* The task: Take the lines from the one bearing "corners = np.array([v.co[:]" to the one bearing "before = set(bpy.data.objects)", inclusive, and reproduce them exactly; include no other line.

* Given data:
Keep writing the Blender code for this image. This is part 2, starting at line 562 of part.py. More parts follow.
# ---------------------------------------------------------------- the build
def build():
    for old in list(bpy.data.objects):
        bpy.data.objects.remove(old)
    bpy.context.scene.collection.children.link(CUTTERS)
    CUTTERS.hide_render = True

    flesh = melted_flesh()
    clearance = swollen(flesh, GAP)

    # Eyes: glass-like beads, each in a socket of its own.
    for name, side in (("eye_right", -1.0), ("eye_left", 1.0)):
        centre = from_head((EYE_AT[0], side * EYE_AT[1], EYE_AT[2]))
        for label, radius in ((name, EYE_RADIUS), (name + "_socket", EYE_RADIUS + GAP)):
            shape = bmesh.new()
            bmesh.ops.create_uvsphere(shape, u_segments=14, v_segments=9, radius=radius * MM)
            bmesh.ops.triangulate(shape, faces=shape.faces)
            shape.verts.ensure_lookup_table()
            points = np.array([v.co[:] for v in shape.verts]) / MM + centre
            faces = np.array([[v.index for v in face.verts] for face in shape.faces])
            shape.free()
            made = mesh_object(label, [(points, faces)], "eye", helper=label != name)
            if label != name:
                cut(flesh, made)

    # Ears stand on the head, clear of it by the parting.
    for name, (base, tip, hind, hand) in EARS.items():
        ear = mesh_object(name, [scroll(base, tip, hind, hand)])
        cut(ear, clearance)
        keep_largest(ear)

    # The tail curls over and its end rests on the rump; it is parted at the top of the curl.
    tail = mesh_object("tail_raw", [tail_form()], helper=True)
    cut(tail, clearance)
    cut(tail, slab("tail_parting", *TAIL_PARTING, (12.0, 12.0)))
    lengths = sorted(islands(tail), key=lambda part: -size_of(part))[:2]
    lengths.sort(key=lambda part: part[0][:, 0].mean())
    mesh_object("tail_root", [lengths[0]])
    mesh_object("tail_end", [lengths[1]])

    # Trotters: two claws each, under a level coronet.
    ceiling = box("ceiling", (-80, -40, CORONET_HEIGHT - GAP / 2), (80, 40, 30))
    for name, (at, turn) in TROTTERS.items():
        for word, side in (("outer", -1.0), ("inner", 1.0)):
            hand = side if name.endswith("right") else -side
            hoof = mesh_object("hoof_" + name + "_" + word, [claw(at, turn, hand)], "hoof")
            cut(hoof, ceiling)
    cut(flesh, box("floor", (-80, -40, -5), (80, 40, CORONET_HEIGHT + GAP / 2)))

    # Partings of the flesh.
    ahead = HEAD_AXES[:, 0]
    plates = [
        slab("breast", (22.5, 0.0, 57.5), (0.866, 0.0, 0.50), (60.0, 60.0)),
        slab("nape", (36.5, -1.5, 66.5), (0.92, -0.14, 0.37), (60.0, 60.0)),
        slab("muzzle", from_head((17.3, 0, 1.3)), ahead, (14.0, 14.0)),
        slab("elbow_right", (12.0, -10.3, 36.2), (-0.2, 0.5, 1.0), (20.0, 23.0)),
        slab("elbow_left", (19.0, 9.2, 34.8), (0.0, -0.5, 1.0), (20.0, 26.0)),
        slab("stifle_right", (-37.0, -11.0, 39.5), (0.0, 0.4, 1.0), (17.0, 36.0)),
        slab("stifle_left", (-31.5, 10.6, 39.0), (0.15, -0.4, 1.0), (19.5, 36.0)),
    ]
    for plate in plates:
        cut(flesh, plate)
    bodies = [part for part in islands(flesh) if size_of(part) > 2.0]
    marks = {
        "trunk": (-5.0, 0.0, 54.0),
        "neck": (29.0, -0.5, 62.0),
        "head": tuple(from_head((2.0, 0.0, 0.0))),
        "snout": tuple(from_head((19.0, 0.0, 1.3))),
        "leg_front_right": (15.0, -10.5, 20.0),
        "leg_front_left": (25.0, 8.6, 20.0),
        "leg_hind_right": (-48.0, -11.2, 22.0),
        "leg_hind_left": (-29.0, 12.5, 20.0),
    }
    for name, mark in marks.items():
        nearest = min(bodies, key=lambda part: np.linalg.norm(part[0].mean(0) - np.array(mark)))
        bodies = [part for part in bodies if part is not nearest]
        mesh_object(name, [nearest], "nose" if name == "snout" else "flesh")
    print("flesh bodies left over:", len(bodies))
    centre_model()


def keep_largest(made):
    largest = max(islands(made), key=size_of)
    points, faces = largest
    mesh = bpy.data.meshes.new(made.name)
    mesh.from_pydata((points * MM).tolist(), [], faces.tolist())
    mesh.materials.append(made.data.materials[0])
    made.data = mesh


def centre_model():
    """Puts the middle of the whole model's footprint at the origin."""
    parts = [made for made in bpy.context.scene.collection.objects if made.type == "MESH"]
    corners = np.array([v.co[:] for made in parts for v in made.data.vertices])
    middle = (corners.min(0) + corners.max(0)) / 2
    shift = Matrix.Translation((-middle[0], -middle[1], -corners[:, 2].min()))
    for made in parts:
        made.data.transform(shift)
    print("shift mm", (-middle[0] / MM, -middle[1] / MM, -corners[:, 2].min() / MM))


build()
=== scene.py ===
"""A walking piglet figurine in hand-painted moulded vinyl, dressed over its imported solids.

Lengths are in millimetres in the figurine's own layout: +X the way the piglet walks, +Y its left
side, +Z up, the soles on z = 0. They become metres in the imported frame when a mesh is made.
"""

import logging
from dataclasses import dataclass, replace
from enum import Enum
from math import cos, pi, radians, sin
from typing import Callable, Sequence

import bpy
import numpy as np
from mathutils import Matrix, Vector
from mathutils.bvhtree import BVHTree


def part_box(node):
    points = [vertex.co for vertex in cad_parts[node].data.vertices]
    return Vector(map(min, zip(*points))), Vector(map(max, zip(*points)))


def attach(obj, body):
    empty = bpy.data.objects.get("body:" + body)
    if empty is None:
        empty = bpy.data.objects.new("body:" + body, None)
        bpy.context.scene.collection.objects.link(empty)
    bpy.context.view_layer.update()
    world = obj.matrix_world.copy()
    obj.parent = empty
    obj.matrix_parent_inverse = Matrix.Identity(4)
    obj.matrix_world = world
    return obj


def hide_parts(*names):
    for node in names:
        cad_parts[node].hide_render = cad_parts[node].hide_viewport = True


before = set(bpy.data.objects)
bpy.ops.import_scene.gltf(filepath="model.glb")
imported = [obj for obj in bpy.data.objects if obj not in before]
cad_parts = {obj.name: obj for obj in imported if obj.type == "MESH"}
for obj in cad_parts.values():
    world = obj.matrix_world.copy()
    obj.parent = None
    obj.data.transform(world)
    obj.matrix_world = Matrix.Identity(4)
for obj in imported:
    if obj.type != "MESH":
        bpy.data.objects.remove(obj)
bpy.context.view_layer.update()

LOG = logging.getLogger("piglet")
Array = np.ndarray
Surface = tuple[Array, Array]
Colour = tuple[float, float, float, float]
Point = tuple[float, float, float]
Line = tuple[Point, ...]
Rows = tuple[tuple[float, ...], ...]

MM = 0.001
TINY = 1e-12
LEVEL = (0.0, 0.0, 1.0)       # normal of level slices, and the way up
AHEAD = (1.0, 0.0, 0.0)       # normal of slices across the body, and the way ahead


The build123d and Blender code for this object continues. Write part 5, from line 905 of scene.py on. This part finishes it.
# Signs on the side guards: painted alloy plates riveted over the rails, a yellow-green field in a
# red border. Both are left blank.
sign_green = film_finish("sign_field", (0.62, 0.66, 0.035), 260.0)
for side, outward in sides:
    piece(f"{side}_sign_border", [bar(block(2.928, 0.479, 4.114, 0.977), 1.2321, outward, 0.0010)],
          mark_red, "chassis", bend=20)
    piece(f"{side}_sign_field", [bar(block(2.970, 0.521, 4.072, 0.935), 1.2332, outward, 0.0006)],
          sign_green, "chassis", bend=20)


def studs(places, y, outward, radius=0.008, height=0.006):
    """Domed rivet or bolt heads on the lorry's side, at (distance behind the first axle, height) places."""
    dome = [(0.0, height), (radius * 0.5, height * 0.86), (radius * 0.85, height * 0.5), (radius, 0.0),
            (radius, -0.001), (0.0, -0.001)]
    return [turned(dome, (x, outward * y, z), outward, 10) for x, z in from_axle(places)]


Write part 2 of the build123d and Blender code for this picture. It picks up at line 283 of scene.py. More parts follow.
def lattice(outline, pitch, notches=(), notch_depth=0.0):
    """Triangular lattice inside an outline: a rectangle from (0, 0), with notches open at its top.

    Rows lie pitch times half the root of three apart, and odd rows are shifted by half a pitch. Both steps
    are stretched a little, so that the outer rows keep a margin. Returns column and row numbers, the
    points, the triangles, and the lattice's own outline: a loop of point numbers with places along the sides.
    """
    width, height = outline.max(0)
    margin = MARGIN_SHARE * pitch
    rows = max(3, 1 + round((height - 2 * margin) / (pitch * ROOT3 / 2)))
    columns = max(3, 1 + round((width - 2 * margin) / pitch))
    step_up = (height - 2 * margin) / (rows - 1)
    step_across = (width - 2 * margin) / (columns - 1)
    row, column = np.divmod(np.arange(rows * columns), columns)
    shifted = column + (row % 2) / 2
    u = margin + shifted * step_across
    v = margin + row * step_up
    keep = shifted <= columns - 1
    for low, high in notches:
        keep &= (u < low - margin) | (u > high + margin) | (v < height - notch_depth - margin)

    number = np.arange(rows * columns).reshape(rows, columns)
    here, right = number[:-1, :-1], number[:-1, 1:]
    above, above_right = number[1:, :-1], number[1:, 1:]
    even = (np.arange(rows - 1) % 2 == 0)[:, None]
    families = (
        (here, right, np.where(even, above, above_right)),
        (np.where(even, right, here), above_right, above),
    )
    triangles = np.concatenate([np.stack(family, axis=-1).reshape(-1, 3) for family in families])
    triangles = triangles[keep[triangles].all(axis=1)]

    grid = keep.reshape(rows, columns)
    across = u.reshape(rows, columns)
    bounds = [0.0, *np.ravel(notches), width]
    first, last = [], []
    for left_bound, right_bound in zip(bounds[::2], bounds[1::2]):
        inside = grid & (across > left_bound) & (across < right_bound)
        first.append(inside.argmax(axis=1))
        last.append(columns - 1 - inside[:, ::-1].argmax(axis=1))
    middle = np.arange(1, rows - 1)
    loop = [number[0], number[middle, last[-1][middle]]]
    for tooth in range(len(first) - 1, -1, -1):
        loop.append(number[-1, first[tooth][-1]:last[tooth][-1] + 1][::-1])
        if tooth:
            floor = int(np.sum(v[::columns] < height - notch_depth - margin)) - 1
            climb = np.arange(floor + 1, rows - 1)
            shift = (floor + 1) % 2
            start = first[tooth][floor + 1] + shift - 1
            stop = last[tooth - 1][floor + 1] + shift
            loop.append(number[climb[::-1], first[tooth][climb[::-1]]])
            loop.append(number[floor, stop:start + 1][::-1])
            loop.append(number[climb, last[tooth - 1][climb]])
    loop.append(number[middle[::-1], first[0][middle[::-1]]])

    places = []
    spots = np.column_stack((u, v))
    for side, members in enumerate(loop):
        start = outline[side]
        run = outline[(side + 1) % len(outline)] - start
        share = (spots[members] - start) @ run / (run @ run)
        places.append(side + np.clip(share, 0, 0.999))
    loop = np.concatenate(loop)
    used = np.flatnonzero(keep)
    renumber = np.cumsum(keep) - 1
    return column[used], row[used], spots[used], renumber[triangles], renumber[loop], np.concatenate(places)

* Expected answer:
    corners = np.array([v.co[:] for made in parts for v in made.data.vertices])
    middle = (corners.min(0) + corners.max(0)) / 2
    shift = Matrix.Translation((-middle[0], -middle[1], -corners[:, 2].min()))
    for made in parts:
        made.data.transform(shift)
    print("shift mm", (-middle[0] / MM, -middle[1] / MM, -corners[:, 2].min() / MM))


build()
=== scene.py ===
"""A walking piglet figurine in hand-painted moulded vinyl, dressed over its imported solids.

Lengths are in millimetres in the figurine's own layout: +X the way the piglet walks, +Y its left
side, +Z up, the soles on z = 0. They become metres in the imported frame when a mesh is made.
"""

import logging
from dataclasses import dataclass, replace
from enum import Enum
from math import cos, pi, radians, sin
from typing import Callable, Sequence

import bpy
import numpy as np
from mathutils import Matrix, Vector
from mathutils.bvhtree import BVHTree


def part_box(node):
    points = [vertex.co for vertex in cad_parts[node].data.vertices]
    return Vector(map(min, zip(*points))), Vector(map(max, zip(*points)))


def attach(obj, body):
    empty = bpy.data.objects.get("body:" + body)
    if empty is None:
        empty = bpy.data.objects.new("body:" + body, None)
        bpy.context.scene.collection.objects.link(empty)
    bpy.context.view_layer.update()
    world = obj.matrix_world.copy()
    obj.parent = empty
    obj.matrix_parent_inverse = Matrix.Identity(4)
    obj.matrix_world = world
    return obj


def hide_parts(*names):
    for node in names:
        cad_parts[node].hide_render = cad_parts[node].hide_viewport = True


before = set(bpy.data.objects)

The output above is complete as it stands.